Scammed Out

Posted on by Chief Marketer Staff

Less than a month after responding to a direct mail offer for five magazine subscriptions, Mandy Criddle received an invitation to a contest she just couldn’t refuse.

An official-looking letter from Top Choice Inc. informed Criddle she could win $1 million for sending a $20 registration fee. The letter (which included an impressive-looking seal) said the company would contact her whether or not she won.

Criddle had, in the past, won prizes from contests run by charities she supported, so she entered. She sent in a check for $20 last April. A week or two later, Top Choice mailed her again asking for a $20 processing fee. Criddle obliged.

Then another $5 “activation fee” was requested. And another $15. And another, until Criddle was out about $100.

“But by the fifth one, I felt this is a bunch of crap!” says the 20-year-old woman, who is a live-in nanny for a family in Princeton, NJ — her first job away from her hometown Downey, ID (population 660).

The next envelope Criddle received from Top Choice, she sent back with “Return to Sender” scrawled across the front.

Top Choice stopped contacting her. But Criddle’s name apparently has been rented out by Top Choice or other firms, for Criddle has since received up to five “scam-like” offers by mail each day. Telemarketers call frequently, too. (Efforts to locate Top Choice for this article were unsuccessful.)

Another promotion that seemed too seductive to pass up was a Ramada Plaza Resorts telemarketing pitch for a trip to Florida, then a cruise to Nassau, Bahamas, for only about $1,000. The deal also included a “bonus getaway vacation.” The catch was, she had to pay for it immediately.

Criddle, who’s returning to Idaho this winter after a year of caring for three children, says regretfully, “I would love to go on a cool trip.”

Ramada asked for Criddle’s credit card number during the phone call. She only had a checking account debit card, with just $350 available. Ramada took that, though, and the Ramada rep said that when Criddle confirmed, they would debit the remaining $698 she owed. They asked her what date she wanted to travel. She couldn’t commit to a certain date except to say the “end of December.”

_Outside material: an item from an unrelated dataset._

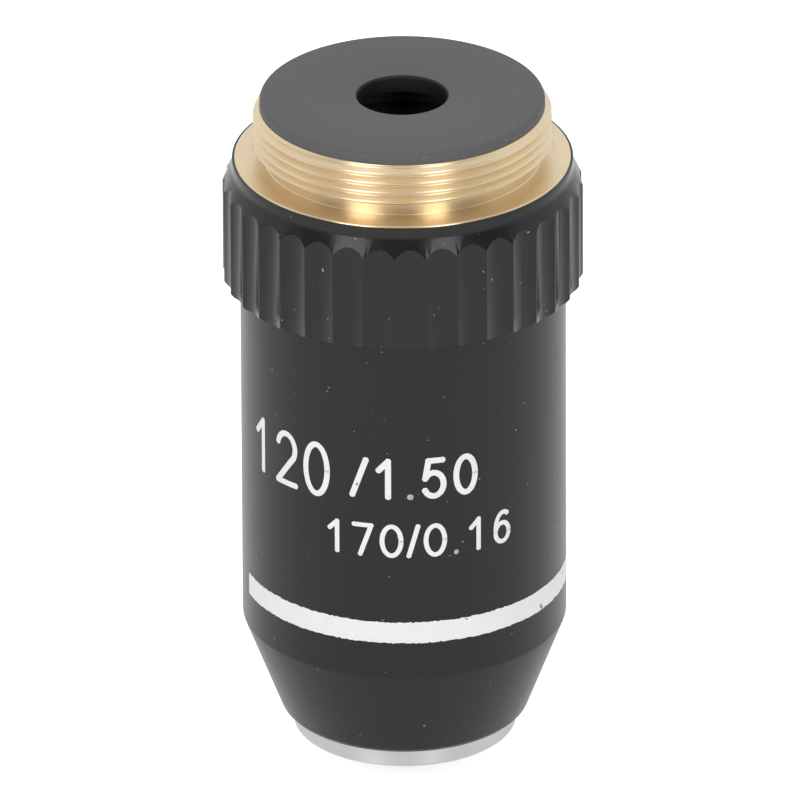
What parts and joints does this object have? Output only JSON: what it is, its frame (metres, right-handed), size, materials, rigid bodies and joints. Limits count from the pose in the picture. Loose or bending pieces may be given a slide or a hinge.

When the confirmation information arrived in the mail, Criddle was confirmed for Dec. 12, 2003. Disgusted, Criddle dialed the toll-free customer service number to cancel the trip and get her money back. But she was transferred around so many times, she gave up.

And, when Criddle called her bank, PNC Bank in Princeton, she was told because she authorized the removal of the funds the bank couldn’t do anything. Criddle says she didn’t know how to report this.

These promotions may not have been scams, but they reinforce the old saying: “If it sounds too good to be true, it probably is.”

Ramada Plaza Resorts and its celebrity spokesman, Robin Leach of “Lifestyles of the Rich and Famous,” were sued by at least eight states in 1999 for deceiving consumers into believing they had won or were entitled to free vacations. Leach and the company, admitting no wrongdoing, settled the lawsuit for $30,000 and agreed to pay restitution to consumers.